For his part, Boylan says his instructions when producing “Looking for Love” came from the movie’s director, Bridges, who wanted it to be “straight-ahead barroom country.” “The first thing he told me is, ‘The reason I want Johnny Lee in this movie is that he’s every day, the kind of guy who’s the opening act at Gilley’s,’ ” recalls Boylan. “ ‘Don’t make it too slick.’ ”
If “Looking for Love” wasn’t slick by L.A. standards, it was by Nashville’s. “There was some pushback about the whole Urban Cowboy thing,” says Boylan. “Nashville is very insular.” Joe Galante, who became president of RCA Nashville in 1982, remembers this moment: “We were having a great deal of success as a town crossing records with Alabama, Dolly, Eddie Rabbitt, Waylon [Jennings], [Ronnie] Milsap and Willie [Nelson]. Then we started to hear from some of the town: ‘That’s not country music.’ ”

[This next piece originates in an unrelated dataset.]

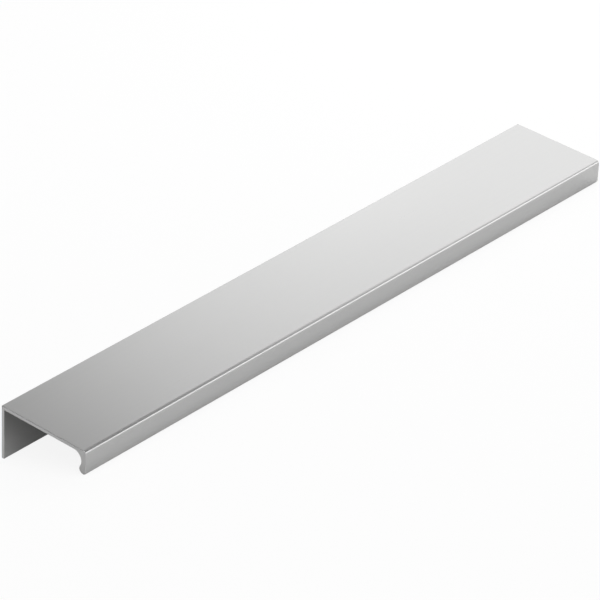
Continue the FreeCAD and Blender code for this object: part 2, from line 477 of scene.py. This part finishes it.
def white_floor():
    """A matt white floor. Part of its brightness is its own, so that the camera sees it as an even
    white and the bar's shadow on it stays soft. The metal shows mostly how it is lit."""
    made = bpy.data.materials.new("white_studio_floor")
    nodes = Nodes(made)
    ray = nodes.add("ShaderNodeLightPath")
    matt = nodes.add("ShaderNodeBsdfDiffuse", None, {"Color": MATT_WHITE})[0]
    own = nodes.add("ShaderNodeEmission", None, {"Color": WHITE, "Strength": 1.0})[0]
    mirrored = ray["Is Glossy Ray"] + ray["Is Transmission Ray"]
    share = OWN_TO_CAMERA * ray["Is Camera Ray"] + OWN_TO_METAL * mirrored
    both = nodes.add("ShaderNodeMixShader", None, {0: share, 1: matt, 2: own})[0]
    nodes.add("ShaderNodeOutputMaterial", None, {"Surface": both})
    return made


def lay_floor():
    """A flat square far larger than the view."""
    signs = ((-1, -1), (1, -1), (1, 1), (-1, 1))
    corners = [(FLOOR_REACH * x, FLOOR_REACH * y, 0) for x, y in signs]
    made = bpy.data.meshes.new("Studio_floor")
    made.from_pydata(corners, [], [(0, 1, 2, 3)])
    floor = bpy.data.objects.new("Studio_floor", made)
    made.materials.append(white_floor())
    bpy.context.scene.collection.objects.link(floor)


# The brightness of the room round the lamps
ROOM = 0.125


def light_room():
    """A dim, even, grey studio."""
    world = bpy.data.worlds.new("Studio_room")
    bpy.context.scene.world = world
    nodes = Nodes(world)
    room = nodes.add("ShaderNodeBackground", None, {"Color": WHITE, "Strength": ROOM})[0]
    nodes.add("ShaderNodeOutputWorld", None, {"Surface": room})


# Softboxes round the bar: azimuth and elevation in degrees seen from the origin, distance, width
# and height in metres, and power in watts. Azimuth 0 is behind the bar, on +Y, and 90 on +X. The
# close ones over the far end and the back grade the light along the plate.
SOFTBOXES = {
    "Key_softbox": (210, 65, 2.2, 3.0, 3.0, 48.0),
    "Far_end_softbox": (80, 37, 0.6, 0.6, 0.45, 0.705),
    "Low_far_end_softbox": (100, 30, 0.6, 0.9, 0.35, 0.6),
    "Back_softbox": (25, 30, 0.9, 1.0, 0.7, 1.73),
    "Near_end_softbox": (265, 18, 1.0, 1.0, 0.6, 1.0),
    "Front_strip": (146, 7, 1.0, 1.2, 0.3, 2.8),
}


def add_softboxes():
    """Rectangular lamps that face the origin and that the camera doesn't see."""
    for name, (azimuth, elevation, distance, width, height, power) in SOFTBOXES.items():
        lamp = bpy.data.lights.new(name, "AREA")
        lamp.shape = "RECTANGLE"
        lamp.size, lamp.size_y = width, height
        lamp.energy = power
        level = math.cos(math.radians(elevation))
        way = Vector((
            level * math.sin(math.radians(azimuth)),
            level * math.cos(math.radians(azimuth)),
            math.sin(math.radians(elevation)),
        ))
        softbox = bpy.data.objects.new(name, lamp)
        softbox.location = distance * way
        softbox.rotation_euler = way.to_track_quat("Z", "Y").to_euler()
        softbox.visible_camera = False
        bpy.context.scene.collection.objects.link(softbox)


# Where the camera stands, as it did for the photo, in metres; which way it looks, how far down, and
# its tilt about that way, in degrees; its long lens and its sensor in millimetres; and the nearest
# and farthest that it sees
CAMERA_AT = (-1.0678, -1.1175, 0.5663)
CAMERA_AZIMUTH = -43.467
CAMERA_DOWN = 19.882
CAMERA_ROLL = -11.370
LENS = 237.68
SENSOR = 36.0
NEAREST, FARTHEST = 0.1, 100.0


def set_up_camera():
    """Back is the way from the view to the camera. At azimuth 0 the camera looks along +Y, and a
    negative azimuth turns it to +X."""
    side = math.radians(CAMERA_AZIMUTH)
    down = math.radians(CAMERA_DOWN)
    level = math.cos(down)
    back = Vector((math.sin(side) * level, -math.cos(side) * level, math.sin(down)))
    right = Vector((math.cos(side), math.sin(side), 0))
    upright = Matrix((right, back.cross(right), back)).transposed()
    camera = bpy.data.cameras.new("Camera")
    camera.sensor_width = SENSOR
    camera.lens = LENS
    camera.clip_start, camera.clip_end = NEAREST, FARTHEST
    stand = bpy.data.objects.new("Camera", camera)
    turned = upright @ Matrix.Rotation(math.radians(CAMERA_ROLL), 3, "Z")
    stand.matrix_world = Matrix.Translation(CAMERA_AT) @ turned.to_4x4()
    bpy.context.scene.collection.objects.link(stand)
    bpy.context.scene.camera = stand


profile = bpy.data.objects.new("Finger_pull", make_profile())
profile.data.materials.append(brushed_aluminium())
profile.data.materials.append(sawn_aluminium())
bpy.context.scene.collection.objects.link(profile)
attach(profile, "root")
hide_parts(NODE)

lay_floor()
light_room()
add_softboxes()
set_up_camera()
bpy.context.scene.view_settings.view_transform = "Standard"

To Scott Borchetta, the president/ CEO of Big Machine Label Group, it’s a familiar cycle: “You can go all the way back to Patsy Cline and you have naysayers: ‘Those records are too pop. What is this new Nashville sound?’ ” Urban Cowboy, he says, “crossed the pop and rock borders in just the right way,” drawing a blueprint for the commercial dominance of Garth Brooks, Alan Jackson, Clint Black, Travis Tritt and others. “We look at that film as beginning to pave the way to the Class of ’89, which swept through the ’90s,” he says. “Sometimes the complainers are the loudest voices, but the one thing you can never argue with is success.”